Below is a video of Lamo playing a balloon game with her mother and fellow staff member, Stephanie, to help pass the time while they waited at the hospital.


A Daunting Thought & A Hopeful Moment

Posted on Mon, 09/26/2011 - 21:57 by Jeff Sheehan

Going in for open heart surgery is a daunting thought. Lamo is one and a half years old, and though her thought processes are far from developed, just going into hospital triggers her little brain to feel uncomfortable and wary. 

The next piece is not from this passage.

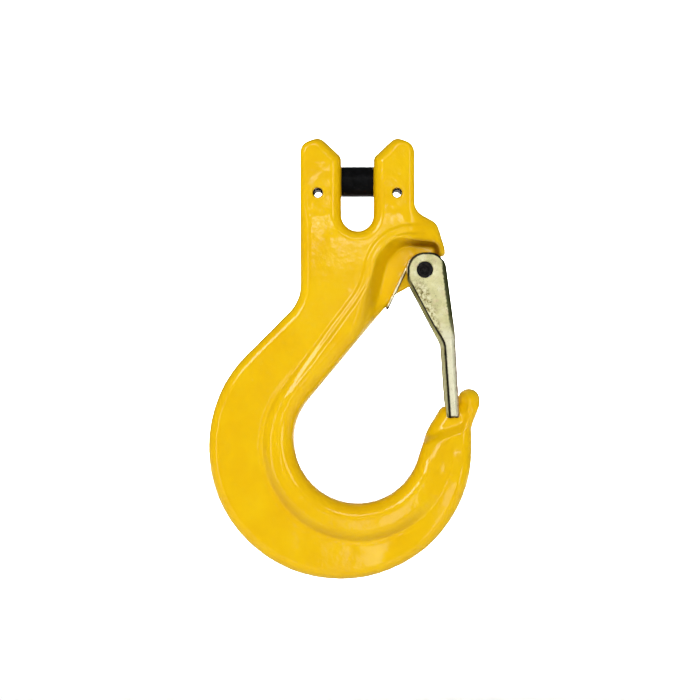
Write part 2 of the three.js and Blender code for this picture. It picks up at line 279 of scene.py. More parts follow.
def smooth_cut(field, cutter, edge):
    """The field with a cutter's inside taken away, its edge rounded by about the width given."""
    blend = np.maximum(edge - np.abs(field + cutter), 0) / edge
    return np.maximum(field, -cutter) + blend * blend * edge / 4


class Grid:
    """Regular samples over a box, as axes that broadcast over (x, y, z)."""

    def __init__(self, low, high, step):
        self.low = np.array(low, float)
        self.step = step
        counts = np.ceil((np.array(high) - self.low) / step).astype(int) + 1
        x, y, z = (self.low[i] + step * np.arange(counts[i]) for i in range(3))
        self.x, self.y, self.z = x[:, None, None], y[None, :, None], z[None, None, :]
        self.flat_x, self.flat_z = np.meshgrid(x, z, indexing="ij")

    def sample(self, field, points):
        """Trilinear values of a field at points."""
        place = (points - self.low) / self.step
        cell = np.clip(np.floor(place).astype(int), 0, np.array(field.shape) - 2)
        t = place - cell
        total = np.zeros(len(points))
        for offset in np.ndindex(2, 2, 2):
            weight = np.prod([t[:, i] if offset[i] else 1 - t[:, i] for i in range(3)], axis=0)
            total += weight * field[tuple(cell[:, i] + offset[i] for i in range(3))]
        return total

    def gradient(self, field, points):
        """The slope of a field at points, over half a step each way."""
        slopes = []
        for axis in np.eye(3) * self.step / 2:
            slopes.append(self.sample(field, points + axis) - self.sample(field, points - axis))
        return np.column_stack(slopes) / self.step

    def surface(self, field):
        """Vertices and outward quads of the field's zero surface, by surface nets."""
        cells = tuple(n - 1 for n in field.shape)

        def corner(array, offset):
            return array[tuple(slice(o, o + n) for o, n in zip(offset, cells))]

        inside = field < 0
        count = sum(corner(inside, o).astype(np.int8) for o in np.ndindex(2, 2, 2))
        mixed = (count > 0) & (count < 8)
        number = np.full(cells, -1)
        number[mixed] = np.arange(mixed.sum())
        start = np.argwhere(mixed).astype(float)
        total, hits = np.zeros((len(start), 3)), np.zeros(len(start))
        for axis in range(3):
            for other in np.ndindex(2, 2):
                near = list(other)
                near.insert(axis, 0)
                far = list(other)
                far.insert(axis, 1)
                a, b = corner(field, near)[mixed], corner(field, far)[mixed]
                crossed = (a < 0) != (b < 0)
                t = np.where(crossed, a / np.where(crossed, a - b, 1), 0)
                spot = np.tile(np.array(near, float), (len(start), 1))
                spot[:, axis] = t
                total += np.where(crossed[:, None], spot, 0)
                hits += crossed
        vertices = self.low + self.step * (start + total / hits[:, None])
        quads = []
        for axis in range(3):
            first, second = (axis + 1) % 3, (axis + 2) % 3
            here = [slice(None)] * 3
            ahead = [slice(None)] * 3
            here[axis], ahead[axis] = slice(0, -1), slice(1, None)
            flips = inside[tuple(here)] != inside[tuple(ahead)]
            edges = np.argwhere(flips)
            edges = edges[(edges[:, first] > 0) & (edges[:, second] > 0)]
            around = []
            for back_first, back_second in ((1, 1), (0, 1), (0, 0), (1, 0)):
                cell = edges.copy()
                cell[:, first] -= back_first
                cell[:, second] -= back_second
                around.append(number[tuple(cell.T)])
            quad = np.column_stack(around)
            leaving = inside[tuple(edges.T)]
            quads.append(np.where(leaving[:, None], quad, quad[:, ::-1]))

        # A few short steps down the slope bring the vertices onto the zero surface.
        for _ in range(3):
            slope = self.gradient(field, vertices)
            size = np.maximum((slope ** 2).sum(1), 1e-3)
            shift = -self.sample(field, vertices)[:, None] * slope / size[:, None]
            vertices = vertices + np.clip(shift, -self.step / 2, self.step / 2)
        return vertices, np.concatenate(quads)


def mesh_object(name, vertices, faces, sharp_degrees=None):
    """A smooth-shaded object from millimetre vertices and faces."""
    mesh = bpy.data.meshes.new(name)
    mesh.from_pydata((np.asarray(vertices) * MM).tolist(), [], [list(f) for f in faces])
    mesh.validate()
    mesh.shade_smooth()
    if sharp_degrees:
        mesh.set_sharp_from_angle(angle=math.radians(sharp_degrees))
    piece = bpy.data.objects.new(name, mesh)
    bpy.context.scene.collection.objects.link(piece)
    return piece


def add_attribute(piece, name, values):
    """A value for each vertex, which the piece's material reads by its name."""
    attribute = piece.data.attributes.new(name, "FLOAT", "POINT")
    attribute.data.foreach_set("value", np.asarray(values, np.float32))


def roughened(vertices, normals, layers):
    """Vertices moved along their normals by layers of smooth noise, each (size, height)."""
    shift = np.zeros(len(vertices))
    for size, height in layers:
        shift += height * np.array([noise.noise(Vector(v / size)) for v in vertices])
    return vertices + normals * shift[:, None]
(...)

She has already had her initial workup. Doctors in white coats, nurses in blue uniforms, the prick of a needle, a blood pressure cuff tightening around her little leg: these all tell her that something's happening and that she'd rather be back at home. 
Lamo has come to Jerusalem with her mum, for life saving heart surgery. She was born with a congenital problem called Tetralogy of Fallot, in which anatomical structures of the heart have been malformed, causing circulatory problems, and giving us a picture of peripheral cyanosis (a blue tone to the skin), and poor exercise tolerance. 
Today young Lamo was called up for surgical correction of this problem at the Wolfson hospital. Her surgery is scheduled for tomorrow. The admission is not pleasant for a little child, but basic observations, blood work, an intravenous cannula, and a chest x-ray must be done. At the time of leaving, both mother and daughter were settled happily in their bed.

Shy Smiles and Big Eyes

Posted on Mon, 09/12/2011 - 22:11 by Donna_West

Lamo invites you into her presence with shy smiles and big eyes. For a child of only 18 months she certainly tries to be cooperative.

Today was her first visit to the hospital in Israel and her first encounter with the medical staff. There was no fuss about being in the car seat and she was quite pleasant during the many times of waiting.  When the time came to take her medicine, even though there were tears, she didn't fight it.

Lamo's diagnosis is Tetralogy of Fallot. You can read about this heart defect by clicking on the link at the side of this page. As lovely as this child is now, it will be amazing to see her when she turns the lovely shade of healthy pink.  She very well may walk out of Shevet Achim when it's time for her to return to Iraq. But for now most of her strength is being used to preserve her life.

Lamo will return to the hospital for follow-up exams in a few days. Dr. Alona, a pediatric cardiologist at the Wolfson Medical Center, indicated today that one or two of the new children could go to surgery as soon as next week.

Building Trust Across Worlds

Posted on Sun, 09/11/2011 - 16:06 by jonathan

1.5 year old Lamo and her mother reached Jordan by air from Iraq on Wednesday night, and we traveled together with two other Kurdish children across the Jordan River to Israel on Thursday. Little Lamo was a bit jittery at first, but soon I became a trusted traveling companion in the midst of an unfamiliar world and was rewarded with shy but spreading smiles.

Lamo's mother is a government clerk back in her hometown, and also a fluent Arabic speaker, which is a godsend as she'll be able to translate between us and other mothers who speak only Kurdish.

Monday we'll take all the new families for their first examinations at the Wolfson Medical Center in Tel Aviv, and will keep this page updated on Lamo's progress toward heart surgery.